В зону балтийского побережья мельничный камень могли транспортировать и по сухопутным дорогам. Сухопутная торговля рейнландскими жерновами подтверждается находками в Лужице (Лаузиц). Каменоломни в окрестностях Рохлица, в Кравинкеле (Тюрингия), в Верхней Лужице и в Сленже также снабжали значительные области, однако до сих пор на основании немногочисленных минералогических анализов находок жерновов нельзя составить окончательной картины распространения продукции этих каменоломен. Ясно только, что довольно тяжелые мельничные жернова на судах или по суше перевозились на значительные расстояния.
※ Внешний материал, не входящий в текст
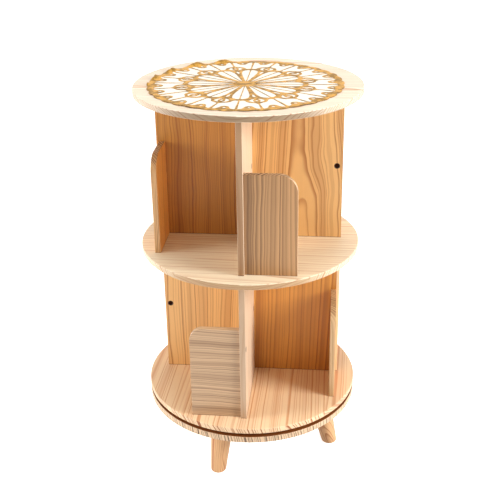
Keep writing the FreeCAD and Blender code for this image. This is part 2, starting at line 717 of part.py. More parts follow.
upper_plate = plate(
    "bearing_upper_plate", "Sizes.turn_gap - Sizes.plate_thick",
    f"{BALL_PLANE} + Sizes.race_split", "Sizes.turn_gap - Sizes.plate_thick / 2",
)
race_groove(upper_plate)
round_opening(
    upper_plate, "Sizes.race_radius - Sizes.race_width / 2",
    "Sizes.turn_gap - Sizes.plate_thick", "Sizes.plate_thick",
)
FLANGE_TOP = "Sizes.turn_gap - Sizes.ring_play"
LIP_TOP = f"{FLANGE_TOP} - Sizes.ring_thick - Sizes.ring_play"
lip = sketch_on(upper_plate, "XZ_Plane", "Lip")
lip_root = "Sizes.race_radius - Sizes.race_width / 2 + Sizes.plate_thick"
polygon(lip, [
    ("Sizes.lip_radius", f"{LIP_TOP} - Sizes.plate_thick"), (lip_root, f"{LIP_TOP} - Sizes.plate_thick"),
    (lip_root, LIP_TOP), ("Sizes.lip_radius", LIP_TOP),
])
lip_ring = upper_plate.newObject("PartDesign::Revolution", "LipRing")
lip_ring.Profile = lip
lip_ring.ReferenceAxis = (lip, ["V_Axis"])
lip_ring.Angle = 360
doc.recompute()
plate_screw_holes(upper_plate, "Sizes.plate_thick", "Sizes.turn_gap - Sizes.plate_thick", backwards=True)
lift(upper_plate, BEARING_Z)
node(upper_plate, "bearing_upper_plate")

ring_body = new_body("bearing_retaining_ring")
section = sketch_on(ring_body, "XZ_Plane", "Section")
wall = "Sizes.ring_radius - Sizes.ring_thick"
polygon(section, [
    ("Sizes.ring_radius - Sizes.ring_foot", "Sizes.plate_thick"),
    ("Sizes.ring_radius", "Sizes.plate_thick"),
    ("Sizes.ring_radius", f"{FLANGE_TOP} - Sizes.ring_thick"),
    ("Sizes.lip_radius + Sizes.ring_overlap", f"{FLANGE_TOP} - Sizes.ring_thick"),
    ("Sizes.lip_radius + Sizes.ring_overlap", FLANGE_TOP),
    (wall, FLANGE_TOP),
    (wall, "Sizes.plate_thick + Sizes.ring_thick"),
    ("Sizes.ring_radius - Sizes.ring_foot", "Sizes.plate_thick + Sizes.ring_thick"),
])
turned = ring_body.newObject("PartDesign::Revolution", "Turned")
turned.Profile = section
turned.ReferenceAxis = (section, ["V_Axis"])
turned.Angle = 360
doc.recompute()
lift(ring_body, BEARING_Z)
node(ring_body, "bearing_retaining_ring")

cage = new_body("bearing_ball_cage")
outline = sketch_on(cage, "XY_Plane", "Outline", f"{BALL_PLANE} - Sizes.cage_thick / 2")
circle(outline, "0", "0", "Sizes.race_radius + Sizes.cage_width / 2", "outer")
circle(outline, "0", "0", "Sizes.race_radius - Sizes.cage_width / 2", "inner")
pad(cage, outline, "Sizes.cage_thick")
drill = sketch_on(cage, "XY_Plane", "BallHole", f"{BALL_PLANE} - Sizes.cage_thick / 2")
circle(drill, "Sizes.race_radius", "0", "Sizes.ball_radius + Sizes.ball_play", "ball")
repeat(cage, pocket(cage, drill, "Sizes.cage_thick", backwards=True), "Sizes.ball_count")
lift(cage, BEARING_Z)
node(cage, "bearing_ball_cage")

balls = []
for k in range(int(sizes.ball_count)):
    angle = 2 * math.pi * k / sizes.ball_count
    ball = doc.addObject("Part::Sphere", "Ball")
    ball.setExpression("Radius", "Sizes.ball_radius")
    ball.setExpression("Placement.Base.x", f"Sizes.race_radius * {math.cos(angle):.9f}")
    ball.setExpression("Placement.Base.y", f"Sizes.race_radius * {math.sin(angle):.9f}")
    ball.setExpression("Placement.Base.z", f"{BEARING_Z} + {BALL_PLANE}")
    balls.append(ball)
group("bearing_balls", balls)

PLATE_SCREW = (
    "Sizes.plate_screw_radius", "Sizes.plate_screw_head_radius", "Sizes.plate_screw_head_height", False,
)
HEAD_STAND = "(Sizes.plate_thick + Sizes.plate_screw_head_height)"
PLATE_SCREW_REACH = f"({HEAD_STAND} + Sizes.plate_screw_length - Sizes.plate_screw_spare)"
for name, z, up in (
    ("bearing_base_screws", f"{BEARING_Z} + {HEAD_STAND}", 1),
    ("bearing_board_screws", f"{LOWER_Z} - {HEAD_STAND}", -1),
):
    group(name, [
        aim(screw(PLATE_SCREW_REACH, *PLATE_SCREW), x, y, z, Vector(0, 0, up))
        for x, y in arm_points("Sizes.plate_screw_out", "Sizes.plate_screw_out", "0")
    ])


# Openwork mat: a white film under a net of gold lines, laid out as a plain rosette of twelve petals
MAT_PETALS = 12
PETAL_PITCH = 360 / MAT_PETALS
SCALLOPS_PER_PETAL = 3
CORNER_SHARE = 0.35                  # of a hole's shorter side, taken by the arc at its corner
net_field = mat_radius - sizes.mat_rim

# The holes of one petal's sector. A corner is its radius as a share of the field's, its angle from the
# petal's middle in petal pitches, and a step aside from there in line widths.
PETAL_HALF = [
    (0.07, 0, 0.4), (0.2, 0.35, -0.4), (0.35, 0.36, 0), (0.49, 0.35, 0), (0.59, 0.27, 0), (0.64, 0, 0.5),
]
WEDGE_DROP = [(0.41, 0.5, 0), (0.53, 0.57, 0), (0.57, 0.5, 0), (0.53, 0.43, 0)]
LOOP_CRESCENT = [
    (0.61, 0.5, -0.5), (0.64, 0.33, 0), (0.69, 0.27, 0), (0.735, 0.34, 0), (0.755, 0.5, -0.5),
    (0.73, 0.43, 0), (0.69, 0.39, 0), (0.65, 0.42, 0),
]
LOOP_EYE = [(0.655, 0.5, 0), (0.69, 0.555, 0), (0.72, 0.5, 0), (0.69, 0.445, 0)]
FIELD_CELL = [
    (0.675, 0, 0.5), (0.67, 0.15, 0), (0.75, 0.245, 0), (0.79, 0.5, -0.5), (1, 0.5, -1.2),
    (0.97, 0.38, 0), (0.9, 0.33, 0), (0.88, 0.25, 0), (0.9, 0.17, 0), (0.97, 0.12, 0), (1, 0, 1.2),
]
FAN_EYE = [(0.905, 0.25, 0), (0.94, 0.295, 0), (0.965, 0.25, 0), (0.94, 0.205, 0)]
SINGLE_HOLES = (WEDGE_DROP, LOOP_EYE)
MIRRORED_HOLES = (PETAL_HALF, LOOP_CRESCENT, FIELD_CELL, FAN_EYE)


def polar(radius, degrees):
    angle = math.radians(degrees)
    return Vector(radius * math.cos(angle), radius * math.sin(angle), 0)


def hole_wire(corners, middle, side=1):
    """A hole's outline: straight sides with an arc at each corner, tangent to both sides."""
    points = []
    for share, pitches, lines in corners:
        radius = share * net_field
        aside = pitches * PETAL_PITCH + math.degrees(lines * sizes.mat_line / radius)
        points.append(polar(radius, middle + side * aside))
    count = len(points)
    bends = []
    for i, here in enumerate(points):
        to_last, to_next = points[i - 1] - here, points[(i + 1) % count] - here
        reach = CORNER_SHARE * min(to_last.Length, to_next.Length)
        to_last.normalize()
        to_next.normalize()
        half = to_last.getAngle(to_next) / 2
        inward = (to_last + to_next).normalize() * (1 - math.sin(half)) / math.cos(half)
        bends.append((here + to_last * reach, here + inward * reach, here + to_next * reach))
    edges = []
    for i, (start, bend, end) in enumerate(bends):
        edges.append(Part.Arc(start, bend, end).toShape())
        edges.append(Part.LineSegment(end, bends[(i + 1) % count][0]).toShape())
    return Part.Wire(edges)


def scalloped_wire():
    """The mat's rim: shallow arcs side by side."""
    count = SCALLOPS_PER_PETAL * MAT_PETALS
    step = 360 / count
    crest = mat_radius + sizes.mat_scallop
    return Part.Wire([
        Part.Arc(
            polar(mat_radius, k * step), polar(crest, (k + 0.5) * step),
            polar(mat_radius, (k + 1) * step),
        ).toShape()
        for k in range(count)
    ])


def lay_mat(item, height):
    item.setExpression("Placement.Base.x", "Sizes.mat_shift_x")
    item.setExpression("Placement.Base.y", "Sizes.mat_shift_y")
    item.setExpression("Placement.Base.z", height)


film = doc.addObject("Part::Cylinder", "Film")
film.setExpression("Radius", "Sizes.board_radius - Sizes.mat_margin - Sizes.mat_film_margin")
film.setExpression("Height", "Sizes.mat_film_thick")
lay_mat(film, MAT_Z)
node(film, "mat_film")

net_wires = [scalloped_wire()]
for k in range(MAT_PETALS):
    middle = k * PETAL_PITCH
    net_wires += [hole_wire(corners, middle) for corners in SINGLE_HOLES]
    net_wires += [hole_wire(corners, middle, side) for corners in MIRRORED_HOLES for side in (1, -1)]
net_face = Part.Face(net_wires, "Part::FaceMakerBullseye")
net = doc.addObject("Part::Feature", "Net")
net.Shape = net_face.extrude(Vector(0, 0, sizes.mat_net_thick))
lay_mat(net, f"{MAT_Z} + Sizes.mat_film_thick")
node(net, "mat_net")

doc.recompute()
for item in doc.Objects:
    if "Invalid" in item.State or "Error" in item.State:
        raise RuntimeError(f"{item.Name} failed: {item.State}")
os.makedirs("parts", exist_ok=True)
for item in nodes:
    shape = item.Shape
    if shape.isNull() or not shape.isValid() or not shape.Solids:
        raise RuntimeError(f"{item.Label} has no valid solid")
for item in nodes:
    item.Shape.exportStep(f"parts/{item.Label}.step")
    print(f"{item.Label}: {len(item.Shape.Solids)} solids, {item.Shape.Volume:.0f} mm3")
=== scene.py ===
# %% [markdown]
# # A two-tier revolving bookcase in pine
# The construction, every board, dowel, screw and bearing piece, comes from the CAD model at its real size.
# This script gives each piece its finish, remakes the soft mat on the top, and sets up a small studio with
# the camera where the photographer stood. Everything is in metres, in the model's own frame: the floor is
# z = 0, the turning axis is x = y = 0, and the front faces -Y.

# %% Load the frame
import json
import math
import bpy
from mathutils import Matrix, Vector

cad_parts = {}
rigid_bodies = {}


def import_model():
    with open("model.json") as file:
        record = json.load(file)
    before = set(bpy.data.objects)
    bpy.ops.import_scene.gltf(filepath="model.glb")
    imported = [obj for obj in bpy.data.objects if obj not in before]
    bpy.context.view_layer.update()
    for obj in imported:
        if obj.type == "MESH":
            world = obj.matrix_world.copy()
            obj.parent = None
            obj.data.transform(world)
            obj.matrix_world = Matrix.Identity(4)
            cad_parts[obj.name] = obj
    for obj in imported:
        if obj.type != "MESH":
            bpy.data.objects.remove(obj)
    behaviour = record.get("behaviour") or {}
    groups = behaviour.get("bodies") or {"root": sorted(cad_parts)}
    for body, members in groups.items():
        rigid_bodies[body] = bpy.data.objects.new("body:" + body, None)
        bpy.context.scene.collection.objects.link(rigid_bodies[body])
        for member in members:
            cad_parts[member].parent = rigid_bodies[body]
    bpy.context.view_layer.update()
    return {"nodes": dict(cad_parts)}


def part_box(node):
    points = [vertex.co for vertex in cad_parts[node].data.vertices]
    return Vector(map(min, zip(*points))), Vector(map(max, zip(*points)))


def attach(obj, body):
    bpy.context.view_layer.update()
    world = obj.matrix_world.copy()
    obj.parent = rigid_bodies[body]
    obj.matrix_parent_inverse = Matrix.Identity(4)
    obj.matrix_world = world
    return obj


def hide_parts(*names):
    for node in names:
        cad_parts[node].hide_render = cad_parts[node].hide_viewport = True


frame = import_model()
nodes = frame["nodes"]

# %% [markdown]
# ## Camera
# The picture was taken from a little to the right of the front and from well above the top board, so the
# lens looks down. Its place was worked out from the ellipses of the round boards, which fix the height, and
# from the uprights, which fix the pitch. A small downward shift of the frame keeps the uprights nearly parallel.

# %% Camera
FRAME_PIXELS = 500
SENSOR = 36.0                        # mm
FOCAL_PIXELS = 894.0
AXIS_PIXEL_ROW = 225.0               # where the lens axis meets the picture
CAMERA_AWAY = 1.7463                 # from the turning axis, along the floor
CAMERA_HEIGHT = 1.2544
CAMERA_AROUND = math.radians(5.535)  # to the right of the front
CAMERA_PITCH = math.radians(23.343)
CAMERA_ROLL = math.radians(-0.773)

bpy.ops.object.camera_add()
camera = bpy.context.object
around = Matrix.Rotation(CAMERA_AROUND, 4, "Z")
camera.matrix_world = (
    around
    @ Matrix.Translation((0, -CAMERA_AWAY, CAMERA_HEIGHT))
    @ Matrix.Rotation(math.pi / 2 - CAMERA_PITCH, 4, "X")
    @ Matrix.Rotation(CAMERA_ROLL, 4, "Z")
)
camera.data.sensor_width = SENSOR
camera.data.lens = FOCAL_PIXELS / FRAME_PIXELS * SENSOR
camera.data.shift_y = (AXIS_PIXEL_ROW - FRAME_PIXELS / 2) / FRAME_PIXELS
bpy.context.scene.camera = camera
print("lens", round(camera.data.lens, 1), "mm, shift", round(camera.data.shift_y, 3))

# %% [markdown]
# ## Node helpers
# A finish is a chain of nodes. Made by hand they are dragged in and wired, and here one small helper adds a node
# with its settings and what feeds it, and another does arithmetic. Nodes that are used often get short names of
# their own further on, where they are first needed.


# %% Node helpers
def put(tree, kind, feeds=None, **settings):
    """Adds a node. feeds gives each input, by name or number, a socket to follow or a plain value."""
    made = tree.nodes.new("ShaderNode" + kind)
    for name, value in settings.items():
        setattr(made, name, value)
    for key, source in (feeds or {}).items():
        if isinstance(source, bpy.types.NodeSocket):
            tree.links.new(source, made.inputs[key])
        else:
            made.inputs[key].default_value = source
    return made


def calc(tree, operation, *values):
    """Arithmetic on numbers."""
    return put(tree, "Math", dict(enumerate(values)), operation=operation).outputs[0]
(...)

По-видимому, торговали также стеклянным сырьем или полуфабрикатами. В некоторых местах обработка стекла и изготовление стеклянных бус и колец прослеживается уже с VIII в. Весьма возможно, сырье для этих производств ввозилось из южных областей233. С рубежа VII-VIII вв. стеклянные бусы изготавливали в Хельгё, с VIII-IX вв. - в Бирке, Павикене, Рибе и Старой Ладоге234. В Ладоге этого времени возникло также производство стеклянных браслетов. В Волине стеклоделие прослеживается с X в.; в Ральсвике на Рюгене по наиболее поздним находкам можно установить существование стеклодельных мастерских уже с IX в. Часто стеклоделие объединялось в одних мастерских с обработкой цветных и благородных металлов. Во всех до сих пор исследованных мастерских по обработке стекла сырье использовалось в виде стеклянных стержней или осколков. Само это сырье могли производить в пригодных для этого, богатых песком местностях, где имелось также достаточно леса для плавильных печей. Но следует также считаться и с возможностью ввоза стеклянного сырья из Верхней Италии, Моравии, Нижнего Подунавья или Рейнланда235.
В Хедебю уже в начале нашего столетия при раскопках были выявлены остатки стеклоплавильных печей. Обстоятельства находок, однако, указывают скорее на переработку готового сырья в виде стеклянного боя бус или сосудов, чем на первичное его изготовление236. Данные из Хедебю не столь уникальны для Балтики, как это полагал западногерманский археолог Г. Янкун, осуществивший основные исследования этого памятника. Толчок для развития местного стеклоделия дало развитие ремесла в франкском Рейнланде. Другой поток импульсов мог достигнуть Балтики из византийских земель и Киевской Руси.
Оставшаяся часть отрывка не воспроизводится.